In the Narrative category, the winning film, That’s So Gay, comes from Tandem Friends School in Charlottesville, Virginia. In the film, a middle school student confronts one of his friends when they use the word “gay” in a derogatory manner. The two students end up talking with a school counselor to discuss their feelings and a way to move forward positively together and learn from the moment. The festival judges loved the way the students in the film methodically addressed the topical issue and thought that it would be very valuable for anyone to watch to understand how to speak out if something is bothering you.

 

The New Media winner was a music video entitled Spicy Spices from the George School in Newtown, Pennsylvania. The most lighthearted of the award winners, this musical performance saw the students take their love for hip-hop music and come up with a clever song about community that included positive messages of individuality, rejection discrimination and helping save the environment. The judges praised the song and video for it’s “different take on Quaker values.”

 

 

The Public Service Announcement winner, Stewardship, from the New Garden Friends School in Greensboro, North Carolina, was extra impressive for its use of stop motion technology, a version of filming that is known to be painstakingly time consuming. The students used LEGO characters to depict acts of air and ocean pollution, giving the viewer statistics like the fact that the National Academy of Sciences estimate that ships have dumped 14 billion pounds of waste in the ocean. The video ends on a positive note though, with a LEGO man picking up trash with a message that we can keep our world clean through stewardship to make less waste and save our environment.

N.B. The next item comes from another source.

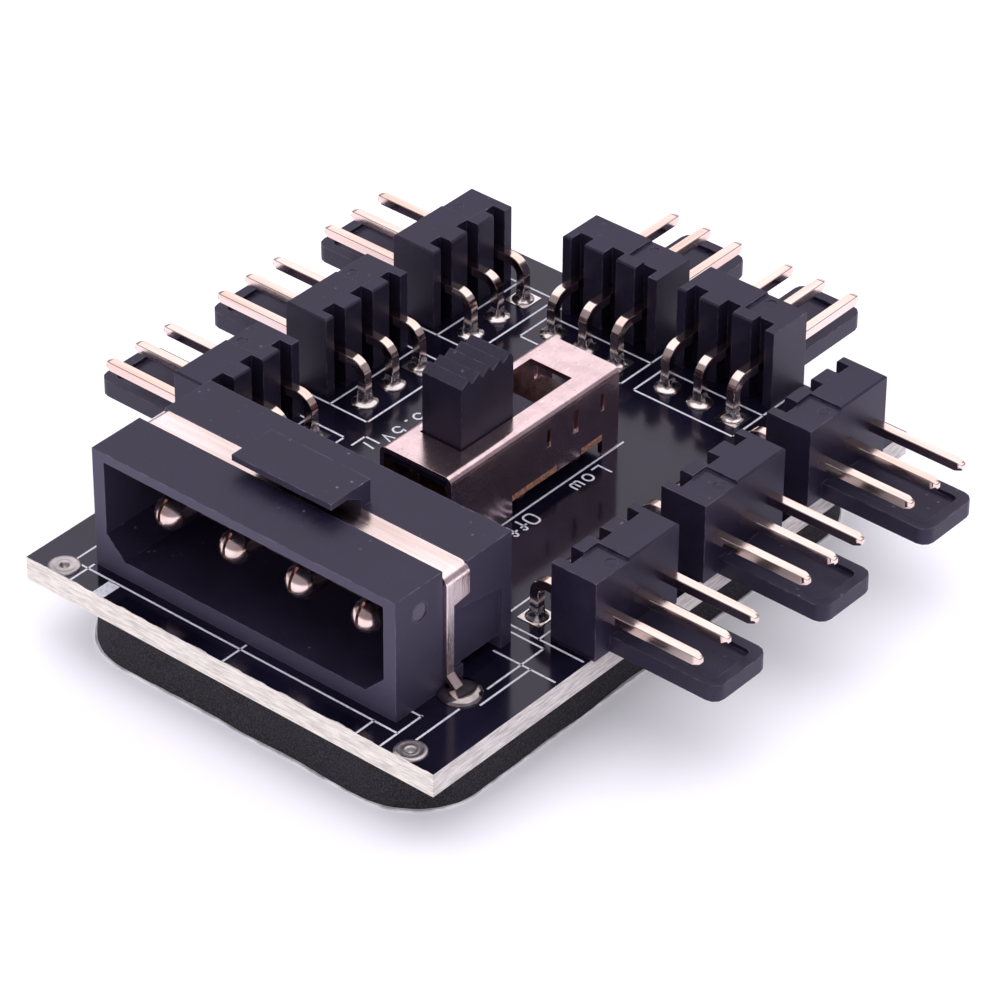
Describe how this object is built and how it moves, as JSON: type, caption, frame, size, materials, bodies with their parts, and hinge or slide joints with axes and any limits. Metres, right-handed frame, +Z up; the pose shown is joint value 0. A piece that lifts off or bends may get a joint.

Last, but not least, the coveted Spirit of the Festival award went to a New Garden Friends School submission by student Austin S., A Special Blend. The film is named after a coffee shop on Market Street in Greensboro that is trying to help change the fact that over 80% of disabled people are unemployed. The shop was founded in 2018 and as one of the company’s board members, Jo Hughes says in the film, “The mission is to employ adults with intellectual and developmental disabilities, bridging the gap between the community and these folks and showing the community how able bodied everyone can be.

All 23 film nominees from the 2020 Bridge Film Festival are well worth the time to watch and see the world through the perspectives of Friends students across the country. Now, more than ever, the importance of Quaker values can be brought into the minds of people around the globe one video click at a time.